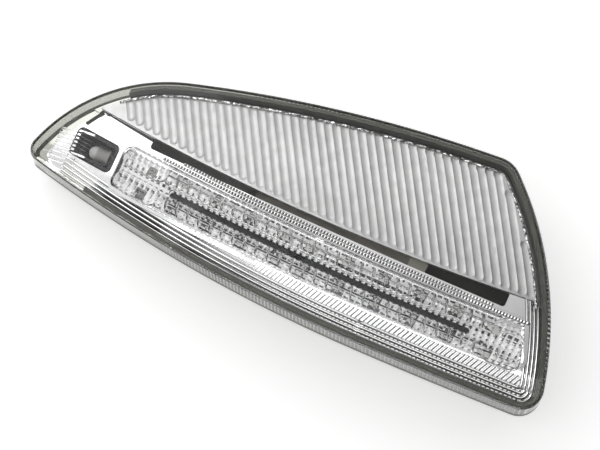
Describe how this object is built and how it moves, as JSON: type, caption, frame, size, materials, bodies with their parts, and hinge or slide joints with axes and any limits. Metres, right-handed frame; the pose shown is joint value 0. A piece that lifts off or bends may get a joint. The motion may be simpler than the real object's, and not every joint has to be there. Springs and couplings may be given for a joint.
{
  "type": "mirror turn signal lamp",
  "caption": "Long curved vehicle turn signal lamp for a door mirror: clear welded lens over a fluted reflector panel, stepped chrome bezel, twin light bars, sealed housing with fixing bosses.",
  "frame": {"origin": "middle of the datum boss's face, at the mouth of its screw bore, in the plane of the three boss faces", "axes": "+X along the length to the wide end, +Y across the width to the fluted panel, +Z out of the lens"},
  "size_m": [0.2039, 0.0831, 0.046],
  "materials": {
    "lens": "clear moulded plastic",
    "bead": "welded bead",
    "housing": "fine grain",
    "panel": "satin metallised",
    "bezel": "bright metallised",
    "optic": "clear cut optic",
    "reflector": "bright metallised",
    "diode_lens": "clear resin",
    "tin": "tinned",
    "holder": "moulded",
    "board": "black solder mask",
    "driver": "green solder mask",
    "diode": "diode body",
    "chip": "moulded case",
    "ceramic": "glazed ceramic",
    "can": "drawn can",
    "ribbon": "film",
    "screw": "zinc plated",
    "membrane": "breathable film",
    "cap": "moulded"
  },
  "bodies": {
    "root": {"outer_lens": "lens", "lens_bead": "bead", "rear_housing": "housing", "fluted_panel": "panel", "trough_bezel": "bezel", "twin_bar_optic": "optic", "bar_reflector": "reflector", "tip_reflector": "reflector", "tip_lamp": "diode_lens", "tip_lamp_leads": "tin", "tip_lamp_holder": "holder", "tip_board": "board", "led_board_tip": "board", "led_board_wide": "board", "bar_leds": "diode", "driver_board": "driver", "driver_chip": "chip", "driver_resistors": "ceramic", "driver_capacitors": "can", "board_links": "tin", "flex_jumper": "ribbon", "flex_plug": "holder", "connector_pins": "tin", "board_screws": "screw", "bezel_screws": "screw", "vent_membrane": "membrane", "vent_cap": "cap"}
  },
  "joints": []
}
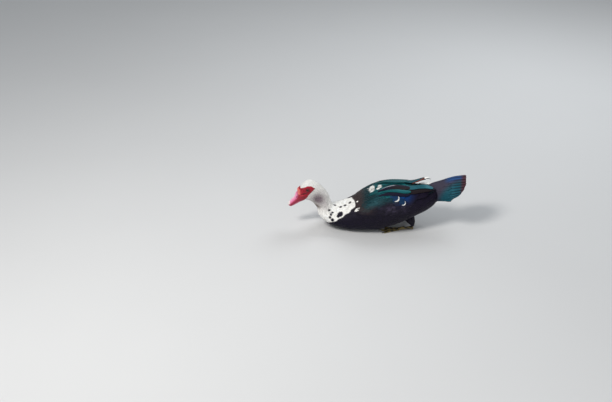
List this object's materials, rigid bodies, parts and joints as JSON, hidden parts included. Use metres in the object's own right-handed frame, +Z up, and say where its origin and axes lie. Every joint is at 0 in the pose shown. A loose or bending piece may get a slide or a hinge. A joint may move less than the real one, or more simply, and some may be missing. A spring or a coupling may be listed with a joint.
{
  "type": "muscovy duck",
  "caption": "Life-size still model of a domestic muscovy drake, pied black and white, resting on its belly with neck bent forward, wings folded and tail fanned.",
  "frame": {"origin": "middle of the flat of the belly, on the ground", "axes": "+Z up, the bird looks along -Y with its tail to +Y, and its left side is +X"},
  "size_m": [0.206, 0.7175, 0.224],
  "materials": {
    "white_feathers": "soft white contour feathers with small dark spots",
    "dark_feathers": "black-brown contour feathers with a violet and green sheen",
    "flight_feathers": "glossy green-blue flight and tail feathers",
    "face_skin": "bare warty crimson skin",
    "bill_horn": "smooth pink bill sheath",
    "nail_horn": "pale horn",
    "eye": "wet, brown iris and black pupil",
    "scaly_skin": "scaly, blotched yellow-grey and black",
    "claw_horn": "dark horn"
  },
  "bodies": {
    "root": {"head": "white_feathers", "neck": "white_feathers", "trunk": "dark_feathers", "tail": "flight_feathers", "wing_left": "flight_feathers", "wing_right": "flight_feathers", "wing_tip_left": "flight_feathers", "wing_tip_right": "flight_feathers", "bill_upper": "bill_horn", "bill_lower": "bill_horn", "bill_nail": "nail_horn", "eye_left": "eye", "eye_right": "eye", "thigh_left": "dark_feathers", "thigh_right": "dark_feathers", "shank_left": "scaly_skin", "shank_right": "scaly_skin", "foot_left": "scaly_skin", "foot_right": "scaly_skin", "hind_toe_left": "scaly_skin", "hind_toe_right": "scaly_skin", "claw_inner_left": "claw_horn", "claw_middle_left": "claw_horn", "claw_outer_left": "claw_horn", "claw_hind_left": "claw_horn", "claw_inner_right": "claw_horn", "claw_middle_right": "claw_horn", "claw_outer_right": "claw_horn", "claw_hind_right": "claw_horn"}
  },
  "joints": []
}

========

◆ **Required work**
Return each line of the records above exactly as it reads.

◆ **Task result**
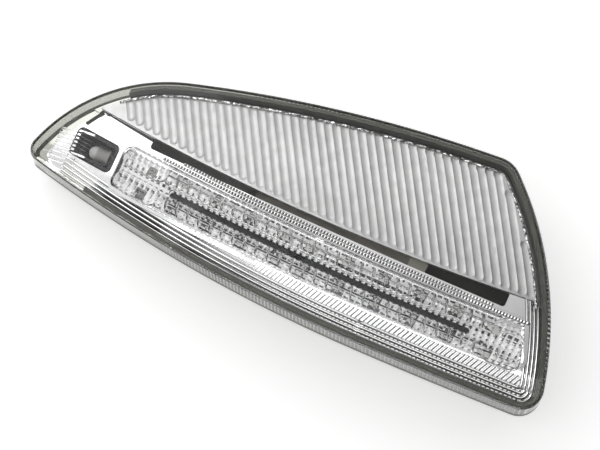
Describe how this object is built and how it moves, as JSON: type, caption, frame, size, materials, bodies with their parts, and hinge or slide joints with axes and any limits. Metres, right-handed frame; the pose shown is joint value 0. A piece that lifts off or bends may get a joint. The motion may be simpler than the real object's, and not every joint has to be there. Springs and couplings may be given for a joint.
{
  "type": "mirror turn signal lamp",
  "caption": "Long curved vehicle turn signal lamp for a door mirror: clear welded lens over a fluted reflector panel, stepped chrome bezel, twin light bars, sealed housing with fixing bosses.",
  "frame": {"origin": "middle of the datum boss's face, at the mouth of its screw bore, in the plane of the three boss faces", "axes": "+X along the length to the wide end, +Y across the width to the fluted panel, +Z out of the lens"},
  "size_m": [0.2039, 0.0831, 0.046],
  "materials": {
    "lens": "clear moulded plastic",
    "bead": "welded bead",
    "housing": "fine grain",
    "panel": "satin metallised",
    "bezel": "bright metallised",
    "optic": "clear cut optic",
    "reflector": "bright metallised",
    "diode_lens": "clear resin",
    "tin": "tinned",
    "holder": "moulded",
    "board": "black solder mask",
    "driver": "green solder mask",
    "diode": "diode body",
    "chip": "moulded case",
    "ceramic": "glazed ceramic",
    "can": "drawn can",
    "ribbon": "film",
    "screw": "zinc plated",
    "membrane": "breathable film",
    "cap": "moulded"
  },
  "bodies": {
    "root": {"outer_lens": "lens", "lens_bead": "bead", "rear_housing": "housing", "fluted_panel": "panel", "trough_bezel": "bezel", "twin_bar_optic": "optic", "bar_reflector": "reflector", "tip_reflector": "reflector", "tip_lamp": "diode_lens", "tip_lamp_leads": "tin", "tip_lamp_holder": "holder", "tip_board": "board", "led_board_tip": "board", "led_board_wide": "board", "bar_leds": "diode", "driver_board": "driver", "driver_chip": "chip", "driver_resistors": "ceramic", "driver_capacitors": "can", "board_links": "tin", "flex_jumper": "ribbon", "flex_plug": "holder", "connector_pins": "tin", "board_screws": "screw", "bezel_screws": "screw", "vent_membrane": "membrane", "vent_cap": "cap"}
  },
  "joints": []
}
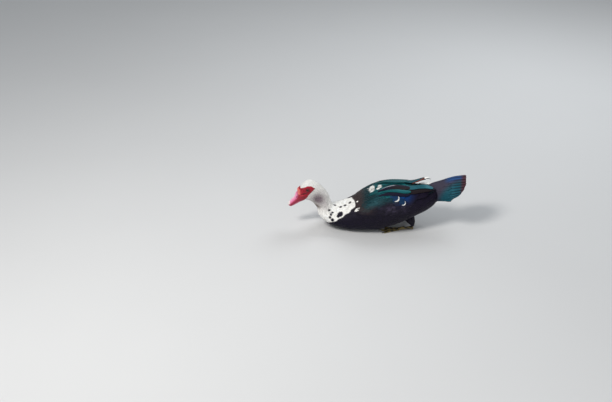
List this object's materials, rigid bodies, parts and joints as JSON, hidden parts included. Use metres in the object's own right-handed frame, +Z up, and say where its origin and axes lie. Every joint is at 0 in the pose shown. A loose or bending piece may get a slide or a hinge. A joint may move less than the real one, or more simply, and some may be missing. A spring or a coupling may be listed with a joint.
{
  "type": "muscovy duck",
  "caption": "Life-size still model of a domestic muscovy drake, pied black and white, resting on its belly with neck bent forward, wings folded and tail fanned.",
  "frame": {"origin": "middle of the flat of the belly, on the ground", "axes": "+Z up, the bird looks along -Y with its tail to +Y, and its left side is +X"},
  "size_m": [0.206, 0.7175, 0.224],
  "materials": {
    "white_feathers": "soft white contour feathers with small dark spots",
    "dark_feathers": "black-brown contour feathers with a violet and green sheen",
    "flight_feathers": "glossy green-blue flight and tail feathers",
    "face_skin": "bare warty crimson skin",
    "bill_horn": "smooth pink bill sheath",
    "nail_horn": "pale horn",
    "eye": "wet, brown iris and black pupil",
    "scaly_skin": "scaly, blotched yellow-grey and black",
    "claw_horn": "dark horn"
  },
  "bodies": {
    "root": {"head": "white_feathers", "neck": "white_feathers", "trunk": "dark_feathers", "tail": "flight_feathers", "wing_left": "flight_feathers", "wing_right": "flight_feathers", "wing_tip_left": "flight_feathers", "wing_tip_right": "flight_feathers", "bill_upper": "bill_horn", "bill_lower": "bill_horn", "bill_nail": "nail_horn", "eye_left": "eye", "eye_right": "eye", "thigh_left": "dark_feathers", "thigh_right": "dark_feathers", "shank_left": "scaly_skin", "shank_right": "scaly_skin", "foot_left": "scaly_skin", "foot_right": "scaly_skin", "hind_toe_left": "scaly_skin", "hind_toe_right": "scaly_skin", "claw_inner_left": "claw_horn", "claw_middle_left": "claw_horn", "claw_outer_left": "claw_horn", "claw_hind_left": "claw_horn", "claw_inner_right": "claw_horn", "claw_middle_right": "claw_horn", "claw_outer_right": "claw_horn", "claw_hind_right": "claw_horn"}
  },
  "joints": []
}